#### Given instruction:
Repeat, exactly as written, every line from the one holding "make_rear_cover()" through the one holding "zip(*points))), Vector(map(max, zip(*points)))". Leave out all other lines.

#### Recorded information:

###

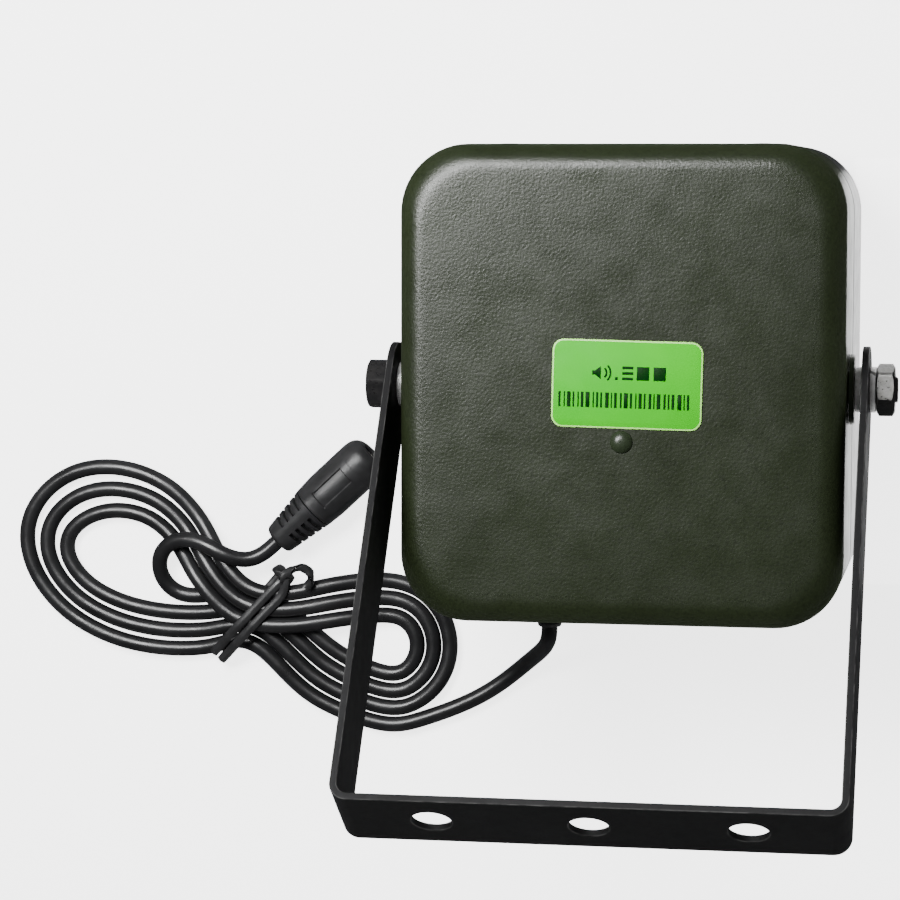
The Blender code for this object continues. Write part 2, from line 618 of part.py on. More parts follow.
def make_pivot_hardware():
    wall = HEAD_WIDTH / 2
    strap_outside = YOKE_WIDTH / 2
    strap_inside = strap_outside - STRAP_THICKNESS
    inside = wall - COVER_WALL
    centre = (PIVOT_Y, PIVOT_Z)

    def ring(name, low, high, outer, inner, paint, sides=28):
        made = cylinder(name, outer, high - low, ((low + high) / 2, *centre), paint, "X", sides)
        drill(made, inner, (high - low) * 3, made.location, "X")
        return made

    # On each side: a painted boss on the wall, and a spacer between it and the strap
    boss_low, boss_high = wall + GAP, wall + GAP + BOSS_THICKNESS
    for side, name in ((-1, "left"), (1, "right")):
        low, high = sorted((side * boss_low, side * boss_high))
        ring("pivot_boss_" + name, low, high, BOSS_RADIUS, BOLT_HOLE_RADIUS, GREEN_BOSS)
        low, high = sorted((side * (boss_high + STACK_GAP), side * (strap_inside - STACK_GAP)))
        ring("pivot_spacer_" + name, low, high, SPACER_RADIUS, BOLT_HOLE_RADIUS, ZINC)

    # Left: a bolt from outside, with its nut captive inside the cover
    head_face = strap_outside + STACK_GAP
    bolt = hexagon("pivot_bolt_left", -head_face - BOLT_HEAD_THICKNESS, -head_face, BLACK_OXIDE,
                   chamfer_low=True)
    shank = cylinder("shank_left", BOLT_RADIUS, head_face - 48 * MM + 1 * MM,
                     (-(head_face + 1 * MM + 48 * MM) / 2, *centre), BLACK_OXIDE, "X", 24, CUTTERS)
    modifier_cut(bolt, shank, "UNION")
    hexagon("captive_nut_left", -inside + GAP, -inside + GAP + 6.5 * MM, ZINC,
            BOLT_HOLE_RADIUS, chamfer_high=True)

    # Right: a bolt from inside, with a spring washer and its nut outside
    stack = strap_outside + STACK_GAP
    washer = ring("spring_washer", stack, stack + SPRING_WASHER, SPRING_WASHER_RADIUS,
                  BOLT_HOLE_RADIUS, ZINC)
    slit = box("slit", (SPRING_WASHER * 3, 1.2 * MM, 5 * MM),
               (stack + SPRING_WASHER / 2, PIVOT_Y, PIVOT_Z + 5.4 * MM), STEEL, collection=CUTTERS)
    slit.rotation_euler.z = radians(25)
    modifier_cut(washer, slit)
    stack += SPRING_WASHER + STACK_GAP
    hexagon("hex_nut", stack, stack + NUT_THICKNESS, ZINC, BOLT_HOLE_RADIUS,
            chamfer_low=True, chamfer_high=True)
    stack += NUT_THICKNESS + THREAD_END
    inner_face = inside - GAP
    bolt = hexagon("pivot_bolt_right", inner_face - 5.3 * MM, inner_face, ZINC, chamfer_low=True)
    shank = cylinder("shank_right", BOLT_RADIUS, stack - inner_face + 1 * MM,
                     ((stack + inner_face - 1 * MM) / 2, *centre), ZINC, "X", 24, CUTTERS)
    modifier_cut(bolt, shank, "UNION")


# Yoke -----------------------------------------------------------------------------------

def make_yoke():
    """A flat strap bent to a U, modelled with its arms along -Y from the pivot, then tilted."""
    half, reach, bend = YOKE_WIDTH / 2, YOKE_REACH, STRAP_BEND
    inner_bend = bend - STRAP_THICKNESS
    corner = (half - bend, bend - reach)
    outline = [(half - STRAP_THICKNESS, 0), (half - STRAP_THICKNESS, corner[1])]
    outline += list(arc(corner, inner_bend, 0, -pi / 2, 4))[1:]
    outline += [(-x, y) for x, y in reversed(outline)]
    outer = [(-half, 0), *[(-x, y) for x, y in list(arc(corner, bend, 0, -pi / 2, 5))]]
    outline += outer + [(-x, y) for x, y in reversed(outer)]
    yoke = as_mesh(flat_curve("yoke", [outline], STRAP_WIDTH, BLACK_PAINT))
    # Round ends about the pivot: a disc joined to each arm
    for side in (-1, 1):
        x = side * (half - STRAP_THICKNESS / 2)
        disc = cylinder("arm_end", STRAP_WIDTH / 2, STRAP_THICKNESS, (x, 0, 0), STEEL, "X", 48,
                        CUTTERS)
        disc.parent = yoke
        modifier_cut(yoke, disc, "UNION")
    pivot_hole = drill(yoke, BOLT_HOLE_RADIUS, YOKE_WIDTH * 1.2, (0, 0, 0), "X")
    pivot_hole.parent = yoke
    for number in (-1, 0, 1):
        place = (number * BASE_HOLE_PITCH, -reach, 0)
        hole = drill(yoke, BASE_HOLE_RADIUS, 12 * MM, place, "Y", 28)
        hole.parent = yoke
    yoke.location = (0, PIVOT_Y, PIVOT_Z)
    yoke.rotation_euler.x = -YOKE_TILT
    smooth(yoke)


# Cord -----------------------------------------------------------------------------------

def hank_outline(first, last, inset, turns=0):
    """Plan points of the hank's edge between two of its turn's points.

    They are moved in by inset, and by the slack that is left between so many turns.
    """
    count = len(HANK_TURN)
    for index in range(first, last):
        before, here, after = (Vector(HANK_TURN[(index + k) % count][:2]) for k in (-1, 0, 1))
        along = (after - before).normalized()
        inward = Vector((along.y, -along.x))
        slack = HANK_TURN[index % count][2] * MM
        yield tuple(here * MM + inward * (inset + slack * turns))


def make_cord():
    """The lead, the tail, and one closed solid for each loop of the hank and for its waist."""
    x, y, z = TIE_CENTRE
    waist_low, waist_high = x - WAIST_LENGTH / 2, x + WAIST_LENGTH / 2
    edge_y = (y - 7.6 * MM, y + 7.4 * MM)
    outside = -1.6 * MM
    turns = HANK_TURNS - 0.5
    inside = turns * TURN_PITCH + CORD_RADIUS
    for name, first, last, edge in (("cord_hank_left", 2, 12, waist_low - GAP),
                                    ("cord_hank_right", 15, 24, waist_high + GAP)):
        ends = [(edge, place) for place in (edge_y if first != 2 else edge_y[::-1])]
        outer = [*hank_outline(first, last, outside), *ends]
        inner = list(hank_outline(first + 1, last - 1, inside, turns))
        slab = flat_curve(name, [outer, inner], HANK_THICKNESS, CORD_PVC)
        slab.location.z = HANK_THICKNESS / 2 + 0.1 * MM
    box("cord_hank_waist", (WAIST_LENGTH, 21.5 * MM, 10 * MM), (x, y, z), CORD_PVC, 3.4 * MM)

    for name, points in (("cord_lead", LEAD_POINTS), ("cord_tail", TAIL_POINTS)):
        route = [(a * MM, b * MM, c * MM) for a, b, c in points]
        tube(name, smooth_route(route, 5.5 * MM), CORD_RADIUS, CORD_PVC)


def make_gland():
    """A strain relief that snaps into the bell's wall and tapers along the cord."""
    wall = HEAD_HEIGHT / 2
    profile = [(2.6, 9), (3.4, 8.6), (4.3, 2.2), (6.4, 1.6), (6.4, 0.3), (4.3, 0.3), (4.3, -4.0),
               (5.1, -4.0), (4.2, -5.8), (2.6, -5.8)]
    gland = turned("cable_gland", [(r * MM, h * MM) for r, h in profile], RUBBER, 20)
    gland.location = (GLAND_X, -wall, GLAND_Z)
    gland.rotation_euler = (pi / 2, 0, 0)


def make_twist_tie():
    """A plastic-covered wire wound once round the waist of the hank."""
    width, height = TIE_SIZE[0] / 2, TIE_SIZE[1] / 2
    outer = rounded_rectangle(width, height, 4 * MM, 4)
    inner = rounded_rectangle(width - TIE_WIRE, height - TIE_WIRE, 4 * MM - TIE_WIRE, 4)
    band = flat_curve("twist_tie", [outer, inner], TIE_WIDTH, BLACK_PLASTIC)
    band.location = TIE_CENTRE
    band.rotation_euler = (pi / 2, 0, pi / 2)


def make_jack():
    """An in-line low-voltage socket: ribbed strain relief, moulded barrel, contacts."""
    anchor = bpy.data.objects.new("jack_axis", None)
    PARTS.objects.link(anchor)
    anchor.location = (*JACK_START, JACK_RADIUS)
    anchor.rotation_euler = (pi / 2, 0, pi / 2 + JACK_TURN)

    relief = [(0, 0), (4.3, 0), (5, 0.8)]
    for rib in range(4):
        start = 3.4 + rib * 2.5
        radius = 4.4 + rib * 0.55
        relief += [(radius + 0.8, start), (radius - 0.3, start + 0.1),
                   (radius - 0.3, start + 1.1), (radius + 1, start + 1.2)]
    relief += [(7, RELIEF_LENGTH / MM), (0, RELIEF_LENGTH / MM)]
    piece = turned("jack_strain_relief", [(r * MM, h * MM) for r, h in reversed(relief)],
                   RUBBER, 14)
    piece.parent = anchor

    start, end, mouth = RELIEF_LENGTH / MM + 0.3, (RELIEF_LENGTH + JACK_LENGTH) / MM, 3.1
    barrel = [(0, end - 12), (mouth, end - 12), (mouth, end - 0.6), (mouth + 0.4, end),
              (4.6, end), (6.3, end - 1.2), (7.3, end - 3.4), (7.5, end - 6), (7.5, start + 5),
              (7, start), (0, start)]
    piece = turned("jack_body", [(r * MM, h * MM) for r, h in barrel], BLACK_PLASTIC, 24)
    piece.parent = anchor
    sleeve = [(2.9, end - 1.2), (2.9, end - 11.6), (2.5, end - 11.6), (2.5, end - 1.2)]
    piece = turned("jack_sleeve_contact", [(r * MM, h * MM) for r, h in sleeve], NICKEL, 24)
    piece.parent = anchor
    pin = [(0, end - 1.6), (0.6, end - 1.7), (1.0, end - 2.4), (1.0, end - 11.6), (0, end - 11.6)]
    piece = turned("jack_centre_pin", [(r * MM, h * MM) for r, h in pin], NICKEL, 12)
    piece.parent = anchor


def place_in_frame():
    """Move everything so that the origin is below the middle of the head and yoke."""
    low_y = PIVOT_Y - YOKE_REACH * cos(YOKE_TILT) - STRAP_WIDTH / 2 * sin(YOKE_TILT)
    low_x = -(YOKE_WIDTH / 2 + STACK_GAP + BOLT_HEAD_THICKNESS)
    high_x = YOKE_WIDTH / 2 + 2 * STACK_GAP + SPRING_WASHER + NUT_THICKNESS + THREAD_END
    high_y = HEAD_HEIGHT / 2 + COVER_SCREW_HEAD
    offset = Vector((-(low_x + high_x) / 2, -(low_y + high_y) / 2, 0))
    for obj in bpy.data.objects:
        if obj.parent is None:
            obj.location += offset


make_rear_cover()
make_cover_screws()
make_gasket()
make_front_bell()
make_reflector()
make_inner_horn()
make_driver()
make_wiring()
make_label_and_rivet()
make_pivot_hardware()
make_yoke()
make_gland()
make_cord()
make_twist_tie()
make_jack()
place_in_frame()
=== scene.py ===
"""Looks of a game caller's horn speaker, lying face down with its yoke raised and its cord tied.

Metres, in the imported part's frame: the painted back faces +Z and the camera, the horn faces -Z.
"""

import json
from math import cos, pi, radians, sin, tan, tau

import bmesh
import bpy
from mathutils import Matrix, Vector


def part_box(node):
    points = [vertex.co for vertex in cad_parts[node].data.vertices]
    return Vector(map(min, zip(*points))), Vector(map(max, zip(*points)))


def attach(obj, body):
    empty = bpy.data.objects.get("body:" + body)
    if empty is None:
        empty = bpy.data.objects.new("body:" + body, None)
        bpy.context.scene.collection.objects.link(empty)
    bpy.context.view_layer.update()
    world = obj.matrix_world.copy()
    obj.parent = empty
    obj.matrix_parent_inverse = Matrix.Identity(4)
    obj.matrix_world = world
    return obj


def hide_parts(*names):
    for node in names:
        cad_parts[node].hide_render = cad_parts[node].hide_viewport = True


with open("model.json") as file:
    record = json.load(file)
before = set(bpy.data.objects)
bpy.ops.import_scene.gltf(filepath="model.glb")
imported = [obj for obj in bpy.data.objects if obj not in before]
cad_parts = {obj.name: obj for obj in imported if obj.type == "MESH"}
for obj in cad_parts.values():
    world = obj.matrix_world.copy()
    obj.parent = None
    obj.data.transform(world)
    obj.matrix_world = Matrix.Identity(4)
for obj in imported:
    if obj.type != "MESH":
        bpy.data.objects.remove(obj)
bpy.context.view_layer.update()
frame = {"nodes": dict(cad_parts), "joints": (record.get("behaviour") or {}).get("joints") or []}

MM = 0.001

# The head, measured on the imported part
COVER_LOW, COVER_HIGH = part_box("rear_cover")
HEAD = Vector(((COVER_LOW.x + COVER_HIGH.x) / 2, (COVER_LOW.y + COVER_HIGH.y) / 2, 0))
HALF_WIDTH = (COVER_HIGH.x - COVER_LOW.x) / 2
HALF_HEIGHT = (COVER_HIGH.y - COVER_LOW.y) / 2
COVER_EDGE_Z, BACK_Z = COVER_LOW.z, COVER_HIGH.z
CORNER_RADIUS = 19 * MM
BACK_EDGE_RADIUS = 7.2 * MM
CROWN = 0.35 * MM
COVER_WALL = 1.2 * MM

# The yoke's pivot, on the axis of its hinge
PIVOT = Vector(next(j for j in frame["joints"] if j["name"] == "yoke_tilt")["pos_m"])
YOKE_TILT = radians(36.3)

# The cord and its socket
CORD_RADIUS = 2.4 * MM
TURN_PITCH = 4.9 * MM
HANK_TURNS = 3
TIE_LIFT = 5.5 * MM  # of the cord's upper layer where the tie holds the hank
JACK_START = HEAD + Vector((-113.5, -53, 7.5)) * MM
JACK_TURN = radians(43)
RELIEF_LENGTH = 15 * MM
JACK_LENGTH = 25 * MM
JACK_END = RELIEF_LENGTH + JACK_LENGTH
GLAND_X, GLAND_Z = -28 * MM, 20 * MM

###

#### Reply:
make_rear_cover()
make_cover_screws()
make_gasket()
make_front_bell()
make_reflector()
make_inner_horn()
make_driver()
make_wiring()
make_label_and_rivet()
make_pivot_hardware()
make_yoke()
make_gland()
make_cord()
make_twist_tie()
make_jack()
place_in_frame()
=== scene.py ===
"""Looks of a game caller's horn speaker, lying face down with its yoke raised and its cord tied.

Metres, in the imported part's frame: the painted back faces +Z and the camera, the horn faces -Z.
"""

import json
from math import cos, pi, radians, sin, tan, tau

import bmesh
import bpy
from mathutils import Matrix, Vector


def part_box(node):
    points = [vertex.co for vertex in cad_parts[node].data.vertices]
    return Vector(map(min, zip(*points))), Vector(map(max, zip(*points)))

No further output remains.